Vivirá utilizando únicamente energías renovables para cuya difusión se desnaturalizarán por completo la tierra y el paisaje (¡Nada que ver con “restaurar la naturaleza”!): energías que, sin hidrocarburos ni centrales nucleares, en cualquier caso sólo pueden cubrir un porcentaje minoritario de las necesidades de las sociedades industrializadas. Y así, o volverá a un estadio más primitivo de civilización o dependerá totalmente de la energía producida en otros lugares, de nuevo con costes enormemente incrementados.
Perderá casi por completo su industria manufacturera porque será incapaz de sobrevivir en estas condiciones, sumiéndose en un desempleo masivo crónico. No podrá viajar debido a los elevadísimos costes de la movilidad eléctrica privada y del transporte público.

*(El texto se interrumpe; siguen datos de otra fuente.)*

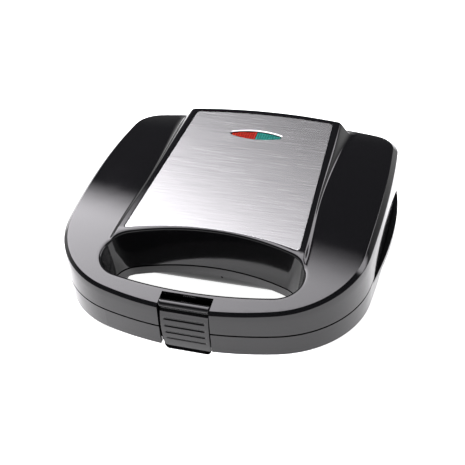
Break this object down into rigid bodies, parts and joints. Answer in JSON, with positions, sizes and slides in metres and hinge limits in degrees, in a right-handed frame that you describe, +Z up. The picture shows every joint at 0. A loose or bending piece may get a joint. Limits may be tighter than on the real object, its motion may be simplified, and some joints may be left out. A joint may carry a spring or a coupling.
{
  "type": "panini press",
  "caption": "Small two-slice panini press with a D-shaped gloss black body, loop handle, brushed steel panel and front latch.",
  "frame": {"origin": "centre of the closed press's bounding box, at the plane its feet stand on", "axes": "+Z up, +Y towards the hinge, -Y towards the handle and latch, +X to the user's right"},
  "size_m": [0.2384, 0.2392, 0.0855],
  "materials": {
    "casing_plastic": "moulded gloss black polypropylene, polished",
    "frame_plastic": "heat-resistant black plastic, fine matt texture",
    "nonstick_casting": "die-cast aluminium with a satin black non-stick coating",
    "element_steel": "drawn stainless tube, heat-tinted",
    "ceramic": "fired steatite, matt",
    "shield_steel": "aluminised sheet steel",
    "zinc_steel": "bright zinc-plated steel",
    "spring_steel": "drawn spring wire",
    "thermostat_metal": "pressed steel can with a ceramic cap",
    "fuse_sleeve": "woven glass-fibre sleeve",
    "white_nylon": "natural nylon",
    "bush_plastic": "black nylon, fine matt",
    "foot_rubber": "moulded black rubber",
    "lamp_glass": "clear glass neon lamp",
    "panel_steel": "stainless sheet brushed along X",
    "red_lens_plastic": "translucent red, prismatic back",
    "green_lens_plastic": "translucent blue-green, prismatic back"
  },
  "bodies": {
    "base": {"lower_casing": "casing_plastic", "lower_inner_frame": "frame_plastic", "lower_heating_plate": "nonstick_casting", "lower_heating_element": "element_steel", "lower_element_insulators": "ceramic", "lower_heat_shield": "shield_steel", "lower_frame_screws": "zinc_steel", "lower_plate_screws": "zinc_steel", "thermal_fuse": "fuse_sleeve", "terminal_block": "white_nylon", "cord_inlet_bush": "bush_plastic", "front_left_foot": "foot_rubber", "front_right_foot": "foot_rubber", "rear_left_foot": "foot_rubber", "rear_right_foot": "foot_rubber", "hinge_pin_left": "zinc_steel", "hinge_pin_right": "zinc_steel"},
    "lid": {"upper_casing": "casing_plastic", "upper_inner_frame": "frame_plastic", "upper_heating_plate": "nonstick_casting", "upper_heating_element": "element_steel", "upper_element_insulators": "ceramic", "upper_heat_shield": "shield_steel", "upper_frame_screws": "zinc_steel", "upper_plate_screws": "zinc_steel", "thermostat": "thermostat_metal", "lamp_holder": "white_nylon", "red_neon_lamp": "lamp_glass", "green_neon_lamp": "lamp_glass", "decor_panel": "panel_steel", "red_lens": "red_lens_plastic", "green_lens": "green_lens_plastic", "latch_pin": "zinc_steel", "latch_spring": "spring_steel"},
    "latch": {"latch_clip": "casing_plastic"}
  },
  "joints": [
    {"name": "lid_hinge", "type": "hinge", "parent": "base", "child": "lid", "pos_m": [0, 0.11364, 0.042], "axis": [-1, 0, 0], "range_deg": [0, 105]},
    {"name": "latch_hinge", "type": "hinge", "parent": "lid", "child": "latch", "pos_m": [0, -0.11085, 0.0562], "axis": [-1, 0, 0], "range_deg": [0, 18], "stiffness_Nm_per_rad": 0.08, "springref_deg": -11.46}
  ]
}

En resumen, vivirá en una “burbuja” casi irreal en la que sólo una pequeña élite podrá mantener un nivel de vida satisfactorio (las clases dirigentes del empresariado digital y de la investigación científica puntera, y las vinculadas a la política) mientras que el resto de la sociedad quedará reducida a una masa informe de pobres en busca de subsidios, o emigrará a otros lugares, lo que acentuará aún más el declive demográfico y/o la despoblación. Mientras que el resto del mundo, libre de tales limitaciones asfixiantes, seguirá creciendo, hasta “colonizar” lo que quede del Viejo Continente.
La utopía “verde” se convertirá -en realidad lo está ya haciendo- en la distopía de una parte del mundo, hasta hace poco motor del desarrollo, que se suicida. Un desenlace que sólo podrá evitarse si las sociedades sometidas a este yugo dejan inmediatamente de seguir, hipnotizadas, a sus “flautistas de Hamelín”.